Food Waste Bins Coming to Chalgrave

From Monday 16 November 2020 (it’ll take us around four weeks to deliver all the bins), you’ll receive two food waste bins: one 7-litre bin and one 23-litre bin. We’ll give you some bags (liners) for them, too: 100, in fact!

Collections will begin from 23 November 2020.

This is happening as a result of our waste consultation, from 2018. It’s part of our plan to offer the same waste collection service to all our customers.

Don’t live in a house? Sorry, houses only at the moment, but we’re looking at including flats in the future, if we can.

Delivering your bins

Before collections begin, we need to ensure you have what you need.
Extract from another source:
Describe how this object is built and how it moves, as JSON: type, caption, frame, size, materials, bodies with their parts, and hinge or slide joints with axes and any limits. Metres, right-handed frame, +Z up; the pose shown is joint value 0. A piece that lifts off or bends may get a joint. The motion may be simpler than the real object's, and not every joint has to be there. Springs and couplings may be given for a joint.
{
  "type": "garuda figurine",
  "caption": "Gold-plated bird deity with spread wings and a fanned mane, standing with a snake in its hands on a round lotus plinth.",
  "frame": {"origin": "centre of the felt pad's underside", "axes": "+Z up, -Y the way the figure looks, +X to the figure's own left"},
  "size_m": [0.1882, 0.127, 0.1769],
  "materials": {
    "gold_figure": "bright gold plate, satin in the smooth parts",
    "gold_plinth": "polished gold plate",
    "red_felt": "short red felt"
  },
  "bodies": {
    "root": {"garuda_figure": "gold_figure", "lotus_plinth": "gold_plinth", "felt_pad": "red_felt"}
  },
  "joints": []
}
So, from Monday 16 November, we’ll deliver to you:

  • an outside food waste bin (23-litre)
  • an inside food waste bin (also called a caddy, 7-litre)
  • a roll of bin liners
  • an information leaflet

Keep an eye out; if your neighbour has received their bins, but you haven’t, have a look around in case yours are hidden somewhere and check that a neighbour hasn’t collected yours, by mistake.

You can start to use your new food waste bins straight away.

How it works

  1. keep the small bin (caddy) in your kitchen and pop a liner in it
  2. when it’s full, take the liner outside and put it in the big bin
  3. on collection day, put your big bin out with your other bins (check your bin collection day)
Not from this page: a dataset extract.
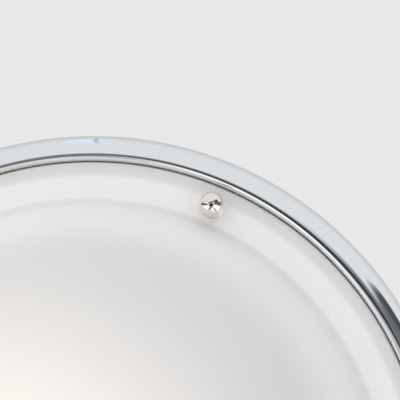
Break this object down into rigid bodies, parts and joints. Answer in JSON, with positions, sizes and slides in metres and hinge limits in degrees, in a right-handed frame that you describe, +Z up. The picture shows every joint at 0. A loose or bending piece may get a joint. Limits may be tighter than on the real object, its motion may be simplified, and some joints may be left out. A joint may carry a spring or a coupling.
{
  "type": "flush mount ceiling light",
  "caption": "Round flush mount ceiling light: chrome bullnose pan, opal glass dome with a flat flange held by ball finials on studs, and screw-base lamps inside.",
  "frame": {"origin": "centre of the cable entry in the plane of the ceiling, on the fixture's axis", "axes": "+Z up into the ceiling, the fixture hangs towards -Z; +X is the picture's right and -Y is its up"},
  "size_m": [0.362, 0.362, 0.0906],
  "materials": {
    "chrome_rim": "polished chrome on spun steel, white enamel inside",
    "opal_glass": "satin opal glass, slightly glossy",
    "nickel_knob": "polished, slightly warm nickel plate",
    "zinc_steel": "zinc-plated pressed steel",
    "rubber_black": "matt moulded rubber",
    "foam_white": "white closed-cell foam",
    "nylon_clear": "natural nylon",
    "nylon_white": "white nylon",
    "bulb_frosted": "frosted bulb glass",
    "cap_brass": "bright pressed brass",
    "cap_insulator": "black vitreous insulator with a tinned eyelet",
    "porcelain": "glazed white porcelain",
    "lead_brown": "brown sleeved wire",
    "lead_blue": "blue sleeved wire",
    "lead_green": "green and yellow sleeved wire"
  },
  "bodies": {
    "fixture": {"pan": "chrome_rim", "cable_grommet": "rubber_black", "seat_gasket": "foam_white", "stud_bracket_1": "zinc_steel", "stud_bracket_2": "zinc_steel", "stud_bracket_3": "zinc_steel", "mounting_stud_1": "zinc_steel", "mounting_stud_2": "zinc_steel", "mounting_stud_3": "zinc_steel", "bracket_rivets": "zinc_steel", "lampholder_1": "porcelain", "screw_shell_1": "cap_brass", "centre_contact_1": "cap_brass", "holder_bracket_1": "zinc_steel", "lampholder_2": "porcelain", "screw_shell_2": "cap_brass", "centre_contact_2": "cap_brass", "holder_bracket_2": "zinc_steel", "holder_screws": "zinc_steel", "foot_screws": "zinc_steel", "terminal_block": "nylon_white", "terminal_inserts": "cap_brass", "terminal_screws": "zinc_steel", "terminal_block_screw": "zinc_steel", "earth_tag": "zinc_steel", "earth_washer": "zinc_steel", "earth_screw": "zinc_steel", "lead_live_1": "lead_brown", "lead_neutral_1": "lead_blue", "lead_live_2": "lead_brown", "lead_neutral_2": "lead_blue", "earth_lead": "lead_green", "lead_clips": "nylon_white"},
    "shade": {"shade_glass": "opal_glass", "stud_bushing_1": "nylon_clear", "stud_bushing_2": "nylon_clear", "stud_bushing_3": "nylon_clear"},
    "washer_1": {"washer_1": "nickel_knob"},
    "finial_1": {"finial_1": "nickel_knob"},
    "washer_2": {"washer_2": "nickel_knob"},
    "finial_2": {"finial_2": "nickel_knob"},
    "washer_3": {"washer_3": "nickel_knob"},
    "finial_3": {"finial_3": "nickel_knob"},
    "bulb_contact_1": {"bulb_contact_1": "cap_insulator"},
    "bulb_1": {"bulb_glass_1": "bulb_frosted", "bulb_cap_1": "cap_brass"},
    "bulb_contact_2": {"bulb_contact_2": "cap_insulator"},
    "bulb_2": {"bulb_glass_2": "bulb_frosted", "bulb_cap_2": "cap_brass"}
  },
  "joints": [
    {"name": "shade_drop", "type": "slide", "parent": "fixture", "child": "shade", "axis": [0, 0, -1], "range_m": [0, 0.14]},
    {"name": "finial_1_travel", "type": "slide", "parent": "shade", "child": "washer_1", "axis": [0, 0, -1], "range_m": [0, 0.00841]},
    {"name": "finial_1_spin", "type": "hinge", "parent": "washer_1", "child": "finial_1", "pos_m": [0.06347, -0.14256, -0.03], "axis": [0, 0, -1], "range_deg": [0, 4320]},
    {"name": "finial_2_travel", "type": "slide", "parent": "shade", "child": "washer_2", "axis": [0, 0, -1], "range_m": [0, 0.00841]},
    {"name": "finial_2_spin", "type": "hinge", "parent": "washer_2", "child": "finial_2", "pos_m": [0.09172, 0.12624, -0.03], "axis": [0, 0, -1], "range_deg": [0, 4320]},
    {"name": "finial_3_travel", "type": "slide", "parent": "shade", "child": "washer_3", "axis": [0, 0, -1], "range_m": [0, 0.00841]},
    {"name": "finial_3_spin", "type": "hinge", "parent": "washer_3", "child": "finial_3", "pos_m": [-0.15519, 0.01631, -0.03], "axis": [0, 0, -1], "range_deg": [0, 4320]},
    {"name": "bulb_1_travel", "type": "slide", "parent": "fixture", "child": "bulb_contact_1", "axis": [-0.8281, 0.5606, 0], "range_m": [0, 0.02178]},
    {"name": "bulb_1_spin", "type": "hinge", "parent": "bulb_contact_1", "child": "bulb_1", "pos_m": [-0.02018, -0.02981, -0.04], "axis": [-0.8281, 0.5606, 0], "range_deg": [0, 2160]},
    {"name": "bulb_2_travel", "type": "slide", "parent": "fixture", "child": "bulb_contact_2", "axis": [0.8281, -0.5606, 0], "range_m": [0, 0.02178]},
    {"name": "bulb_2_spin", "type": "hinge", "parent": "bulb_contact_2", "child": "bulb_2", "pos_m": [0.02018, 0.02981, -0.04], "axis": [0.8281, -0.5606, 0], "range_deg": [0, 2160]}
  ],
  "couplings": [
    {"joint": "finial_1_travel", "follows": "finial_1_spin", "m_per_rad": 0.00011141},
    {"joint": "finial_2_travel", "follows": "finial_2_spin", "m_per_rad": 0.00011141},
    {"joint": "finial_3_travel", "follows": "finial_3_spin", "m_per_rad": 0.00011141},
    {"joint": "bulb_1_travel", "follows": "bulb_1_spin", "m_per_rad": 0.00057751},
    {"joint": "bulb_2_travel", "follows": "bulb_2_spin", "m_per_rad": 0.00057751}
  ]
}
Find out what happens to waste, after we collect it.

If you need more liner bags

You’ll get a roll of 100 bags with your bins, so you’re good to go.

If you run out, you’ve got a few options:

  • at the end of your roll, there’s a tag to request some new bags; just put this on the handle of your outside bin and we’ll drop a new roll to you
  • order new bags online
  • use your own bags, which you can buy in most supermarkets
  • use newspaper, if you don’t have any bags left

It’s environmentally friendly

Food waste is broken down by micro-organisms, which produces renewable energy and a fertiliser which is rich in nutrients.

Find out more about how food waste is converted.

It’s cheaper, too

Converting food waste into energy and fertiliser in this way is cheaper than sending it to landfill or other energy processing options. So, this means it’s better value for your Council Tax.